Geographic expansion is also on the agenda, with North America and South East Asia top of the list – including a push into India, a market Mr Geddes says is exciting the business.

“We don’t want to be all things to all people, we can pick and choose,” he adds. “Certain airlines have said ‘we love your service can you come into this airport’, and we’ll say no because the operating environment isn’t right; staff turnover is high and there are only four flights a day. We have to be careful. It’s about having the right market dynamics.”

The operation also has to change to meet differing customer demands, with Mr Geddes highlighting how airlines like Emirates want “first class everything” while some low-cost US carriers only want three people on a flight, because they are driven by cost.

“You look at the airport infrastructure, the airlines, the frequency, the local labour market and then you build a business case,” he says.

Mr Geddes joined the executive team in November 2016 and says he is “very lucky” to have ended up there. A chartered company secretary, he arrived at Menzies from Guinness and was soon led into investor relations by then chief executive Martin Smith.

“I had a bit of knowledge in stocks and shares, and Martin asked what I knew about investor relations. He took me around the City to help convince people Menzies wasn’t a chain of shops, it was a distribution business.

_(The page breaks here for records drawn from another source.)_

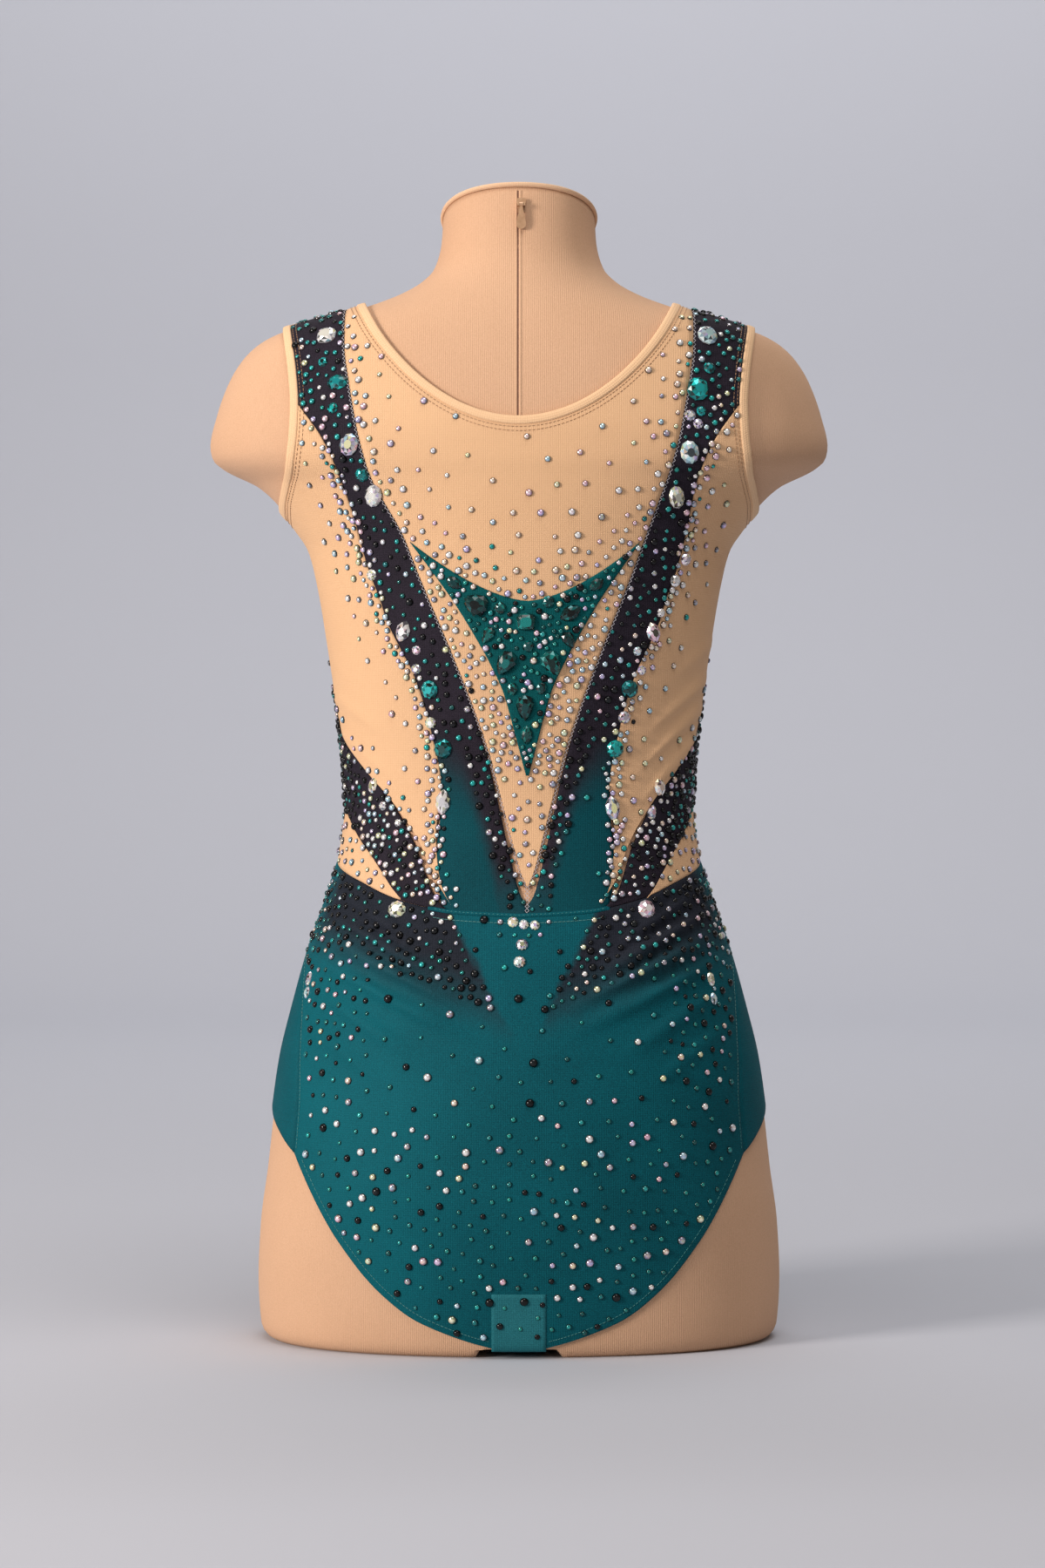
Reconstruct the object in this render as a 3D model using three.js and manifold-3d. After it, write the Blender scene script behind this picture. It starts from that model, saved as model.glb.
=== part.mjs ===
// Rhythmic gymnastics leotard on a limbless dress form, in millimetres, +Z up.
// The form stands on its thigh bottoms at z = 0, and the back of the garment faces -Y.
// A place on the body is given by its turn, the degrees round from the centre back, and its height z.
import * as THREE from 'three';
import Module from 'manifold-3d';

const wasm = await Module();
wasm.setup();

// Cloth and seams
const clearance = 0.9; // between the form and the cloth
const shoulderLift = { by: 0.5, from: 515, to: 560 }; // the cloth stands a little off the shoulders
const wall = 1.2; // cloth thickness
const seam = 0.35; // gap between two panels at a seam
const edgeLap = 2.5; // panels run this far under a binding before they are trimmed
const bindingWidth = 5.5;
const bindingWall = 2.2;
const appliqueGap = 0.6; // between a panel and what is laid on it

// Dress form
const neckTopLevel = 728;
const neckTilt = 0.31; // the neck is cut lower at the front
const tiltStart = 700;
const rim = { halfWidth: 49, depth: 46 }; // of the neck, which the cap grows from
const capThickness = 3;
const capLip = 0.9;
const fullness = 0.12; // how much squarer than an ellipse a section is
const thighGap = { halfWidth: 27, height: 6 };

// Sections of the dress form, from the thigh bottoms to the neck
const formSections = [
  { z: 0, halfWidth: 161, back: 94, front: 74 },
  { z: 3, halfWidth: 165.5, back: 98.5, front: 78.5 },
  { z: 10, halfWidth: 168.5, back: 101.5, front: 81 },
  { z: 40, halfWidth: 170.2, back: 107, front: 84 },
  { z: 75, halfWidth: 168.6, back: 112.5, front: 86 },
  { z: 110, halfWidth: 164, back: 116, front: 88.5 },
  { z: 150, halfWidth: 159.5, back: 114.5, front: 92 },
  { z: 183, halfWidth: 154.6, back: 109.5, front: 94.5 },
  { z: 217, halfWidth: 146.3, back: 101.5, front: 94 },
  { z: 252, halfWidth: 136.5, back: 92, front: 91 },
  { z: 286, halfWidth: 124.6, back: 82, front: 87 },
  { z: 320, halfWidth: 115, back: 74.5, front: 84 },
  { z: 345, halfWidth: 112.2, back: 72, front: 83.5 },
  { z: 371, halfWidth: 113.4, back: 73, front: 86 },
  { z: 405, halfWidth: 117, back: 77, front: 93 },
  { z: 457, halfWidth: 124.5, back: 84, front: 105 },
  { z: 491, halfWidth: 130.4, back: 88, front: 110 },
  { z: 513, halfWidth: 136.2, back: 90, front: 108 },
  { z: 526, halfWidth: 144.5, back: 91, front: 106.5 },
  { z: 540, halfWidth: 155.5, back: 92, front: 104.5 },
  { z: 554, halfWidth: 170.5, back: 93, front: 102 },
  { z: 566, halfWidth: 194, back: 94, front: 99.5 },
  { z: 572, halfWidth: 200.3, back: 94, front: 98 },
  { z: 580, halfWidth: 201.8, back: 94, front: 96 },
  { z: 600, halfWidth: 197.5, back: 92, front: 91 },
  { z: 622, halfWidth: 189.5, back: 88, front: 83.5 },
  { z: 636, halfWidth: 181, back: 84.5, front: 78 },
  { z: 645, halfWidth: 172, back: 82, front: 74.5 },
  { z: 651, halfWidth: 162, back: 80, front: 72.5 },
  { z: 656, halfWidth: 148, back: 78, front: 70.5 },
  { z: 663, halfWidth: 124, back: 75, front: 67.5 },
  { z: 670, halfWidth: 100, back: 71, front: 64 },
  { z: 678, halfWidth: 79, back: 66, front: 61 },
  { z: 686, halfWidth: 65, back: 61, front: 58 },
  { z: 696, halfWidth: 55.5, back: 55.5, front: 55 },
  { z: 714, halfWidth: 50.5, back: 49.5, front: 52 },
  { z: 745, halfWidth: 49, back: 44, front: 49 },
];

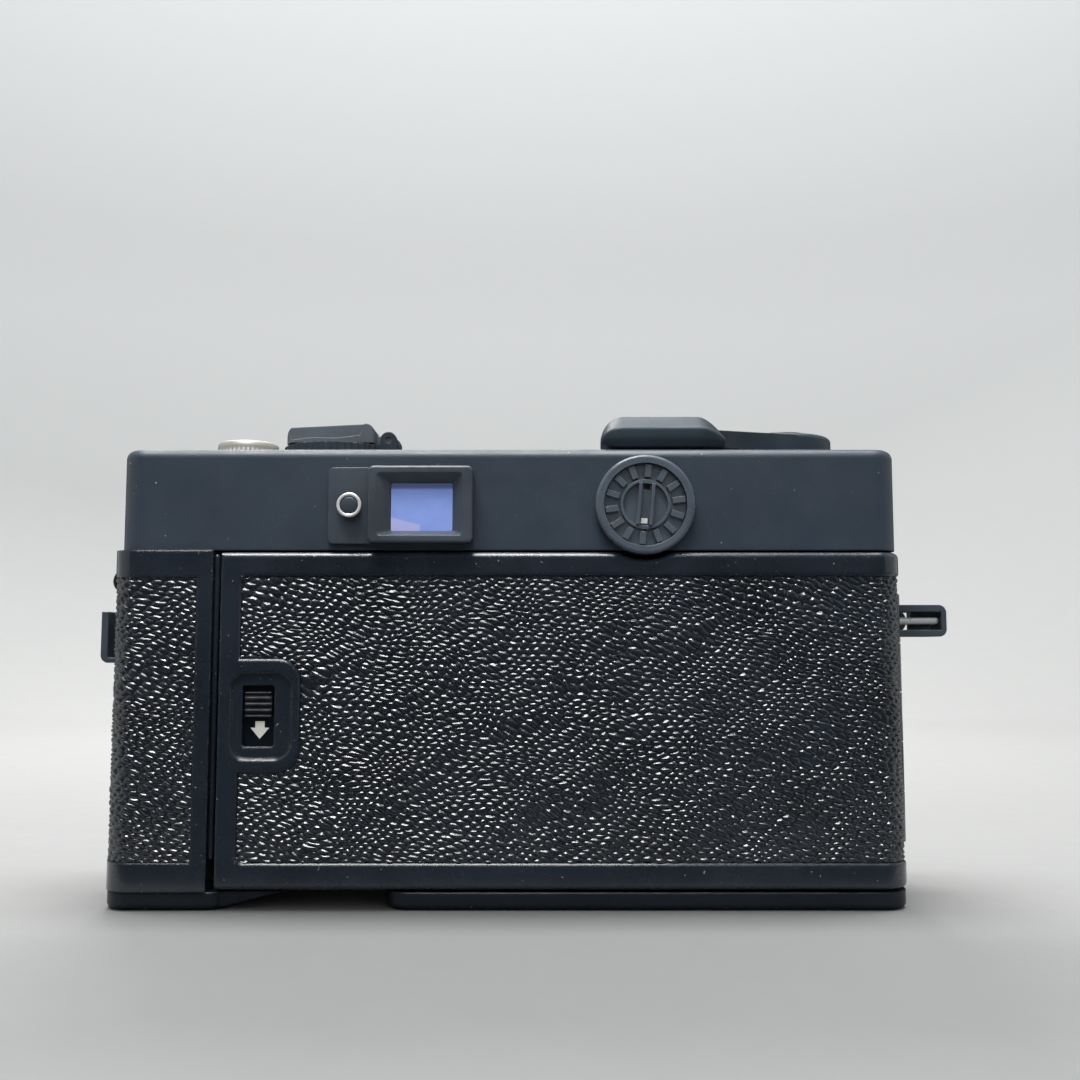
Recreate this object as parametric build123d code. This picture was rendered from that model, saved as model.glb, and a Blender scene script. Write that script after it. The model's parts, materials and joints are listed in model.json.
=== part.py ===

That gave me another string to my bow,” he says.

“It was my ambition to be a PLC company secretary but through the Menzies journey I’ve been able to do that and much more,” he adds.

While Menzies now has a presence in more than 230 airports around the world, Mr Geddes laughs when asked if the company is keeping an eye on the development of commercial space flights.

“I can honestly say we’ve never had a discussion on it,” he says.

Given Menzies proclivity for metamorphosis, there is a chance that this conversation will happen at some point in the not too distant future.